Si l’on comprend bien Silere non possum, le Dicastère pour les évêques était marginalisé d’une manière analogue : les nominations des évêques se faisaient de manière peu rigoureuse.

 

Iannone au Dicastère pour les évêques, « la fin de pratiques douteuses »

« C’est la fin d’une époque d’improvisation et de pratiques douteuses, où le lien avec le cercle de Sainte-Marthe suffisait à obtenir un diocèse. L’époque des “belles Pouilles” ou de la “belle Basilicate” est révolue, ces réservoirs où la pêche ne se faisait pas au mérite, mais en fonction des amitiés et des faveurs, peut-être garanties par ceux qui arrivaient avec le cadeau de pâtes fraîches dans les cuisines des hôtels », ironise le site.

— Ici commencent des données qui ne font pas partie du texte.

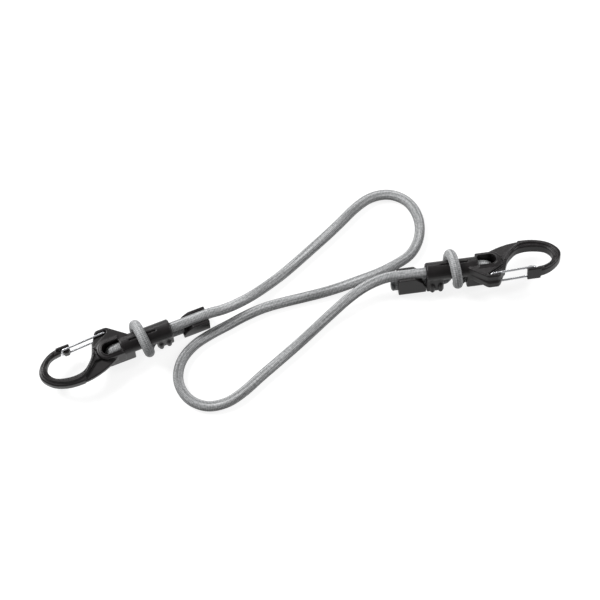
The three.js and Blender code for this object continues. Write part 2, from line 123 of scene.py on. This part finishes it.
# %% The free cord between the hooks
free_route = [
    (-46.3, 17.1, 10.6), (-38.6, 21.1, 8.5), (-29.6, 27.1, 6), (-20.3, 34.4, 3.9), (-11.1, 42, 3.1),
    (-2.4, 50, 3), (6.2, 58.2, 3), (14.8, 66.4, 3), (23.1, 74.9, 3), (31.4, 83.6, 3), (40.7, 90.3, 3),
    (51.9, 92.3, 3), (62.5, 87.7, 3), (68.6, 77.5, 3), (68.9, 65.4, 3), (63.7, 54.6, 3),
    (54.3, 47.7, 3), (44, 42.3, 3), (33.1, 38, 3), (22.4, 33.9, 3), (11.3, 30.3, 3), (0.1, 27.3, 3),
    (-11.2, 24.4, 3), (-22.2, 21, 3), (-32.8, 16.1, 3), (-43, 10.3, 3), (-53.2, 4.5, 3),
    (-62.6, -2.4, 3), (-69.4, -12, 3), (-70.7, -23.6, 3), (-64.9, -33.9, 3), (-54.2, -38.5, 3),
    (-42.9, -36.3, 3), (-33.1, -29.7, 3), (-24.4, -21.5, 3), (-15.6, -13.5, 3), (-6.8, -5.5, 3),
    (1.8, 2.6, 3), (10.3, 10.8, 3.2), (18.6, 18.4, 4.6), (27, 25.3, 7.2), (37, 31.6, 10.6),
]
print("places on the free cord", len(free_route))

# %% [markdown]
# Inside a hook the cord's way is written from the tail to the mouth: the tail under the
# collar, one ring round the neck, back under the barrel, a half turn in the window, and out
# along the barrel. It is worked out from the hook's sizes, not drawn by eye, because it has
# to stay inside the bores and clear of the nylon.

# %% The cord's way through a hook
ring_start_degrees = -62
ring_sweep_degrees = 304
ring_steps = 10
turn_steps = 4
turn_radius = tail_depth / 2
turn_place = window_end - 2 * clearance - cord_radius - turn_radius


def hook_run(ring_place, tail_reach):
    tail = [-tail_reach, -0.6 * tail_reach, -0.25 * tail_reach, 0.3 * collar_length, 0.9 * collar_length]
    run = [(x, 0, -tail_depth) for x in tail]
    run.append((collar_length + overrun, clearance, -ring_radius))
    for k in range(ring_steps + 1):
        angle = math.radians(ring_start_degrees + ring_sweep_degrees * k / ring_steps)
        slanted = ring_place + ring_slant * (k / ring_steps - 0.5)
        run.append((slanted, ring_radius * math.cos(angle), ring_radius * math.sin(angle)))
    run.append((head_start - overrun, -clearance, -ring_radius))
    run.append((head_start + cord_radius / 2, 0, -tail_depth))
    run.append((window_start - overrun, 0, -tail_depth))
    for k in range(turn_steps + 1):
        angle = math.pi * (k / turn_steps - 0.5)
        x = turn_place + turn_radius * math.cos(angle)
        run.append((x, 0, -turn_radius + turn_radius * math.sin(angle)))
    run += [(share * window_start, 0, 0) for share in (0.75, 0.5, 0.25, 0)]
    run += [(-share * straight_run, 0, 0) for share in (0.5, 1)]
    return [Vector(place) for place in run]


places = [left_hook @ place for place in hook_run(ring_place=17.6 * MM, tail_reach=19.3 * MM)]
places += [Vector(place) * MM + frame_shift for place in free_route]
places += [right_hook @ place for place in reversed(hook_run(ring_place=16 * MM, tail_reach=18.1 * MM))]
print("places on the whole cord", len(places))

# %% [markdown]
# A real cord bends in one smooth line. Blender's own NURBS curve could join the places, but
# it only passes near them. A centripetal curve goes through every one, and because the time
# for each step grows with the root of its length, it doesn't swing out where long steps
# meet short ones.

# %% One smooth curve through the places
curve_steps = 12


def centripetal(a, b, c, d, t):
    knots = [0.0]
    for start, end in ((a, b), (b, c), (c, d)):
        knots.append(knots[-1] + math.sqrt((end - start).length))
    t0, t1, t2, t3 = knots
    u = t1 + t * (t2 - t1)
    ab = a.lerp(b, (u - t0) / (t1 - t0))
    bc = b.lerp(c, (u - t1) / (t2 - t1))
    cd = c.lerp(d, (u - t2) / (t3 - t2))
    abc = ab.lerp(bc, (u - t0) / (t2 - t0))
    bcd = bc.lerp(cd, (u - t1) / (t3 - t1))
    return abc.lerp(bcd, (u - t1) / (t2 - t1))


def curve_through(places):
    ends = [2 * places[0] - places[1]] + places + [2 * places[-1] - places[-2]]
    fine = []
    for i in range(1, len(ends) - 2):
        for k in range(curve_steps):
            fine.append(centripetal(*ends[i - 1:i + 3], k / curve_steps))
    return fine + [places[-1]]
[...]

Où l’on comprend qu’à l’époque où il était lui-même préfet des évêques, le cardinal Robert Prevost avait beaucoup moins de pouvoir qu’il n’y paraissait…

Silere non possum pose ces questions au sujet de ce que sera le Dicastère sous Mgr Iannone : « C’est ici que se décident ceux qui dirigeront les communautés catholiques du monde. Et donc, se décide également la forme future de l’Eglise : aura-t-elle des évêques attentifs à la doctrine ou prêts au compromis ? Seront-ils des pères bienveillants envers leurs prêtres ou des administrateurs despotiques ? Seront-ils des pasteurs de prière ou des gestionnaires de diocèses ? Feront-ils preuve d’un courage prophétique ou auront-ils une tendance à la médiocrité ? (…) Car tout dépend de la qualité des évêques : catéchèse, liturgie, vie sacramentelle, gestion des ressources, proximité avec les pauvres, défense de la foi. »

Léon XIV n’a pas remplacé le secrétaire du Dicastère, Mgr Ilson de Jesús Montanari, confirmé pour cinq ans, dont sait qu’il court-circuitait souvent le cardinal Prévost lui-même pour faire obtenir quelque validation pontificale, ni son sous-secrétaire, Mgr Ivan Kovač. Peut-être sommes-nous là en face d’un exemple du style de gouvernement de Léon XIV : pas de révolution, pas de brusquerie, mais, espérons-le, un lent rétablissement de l’ordre.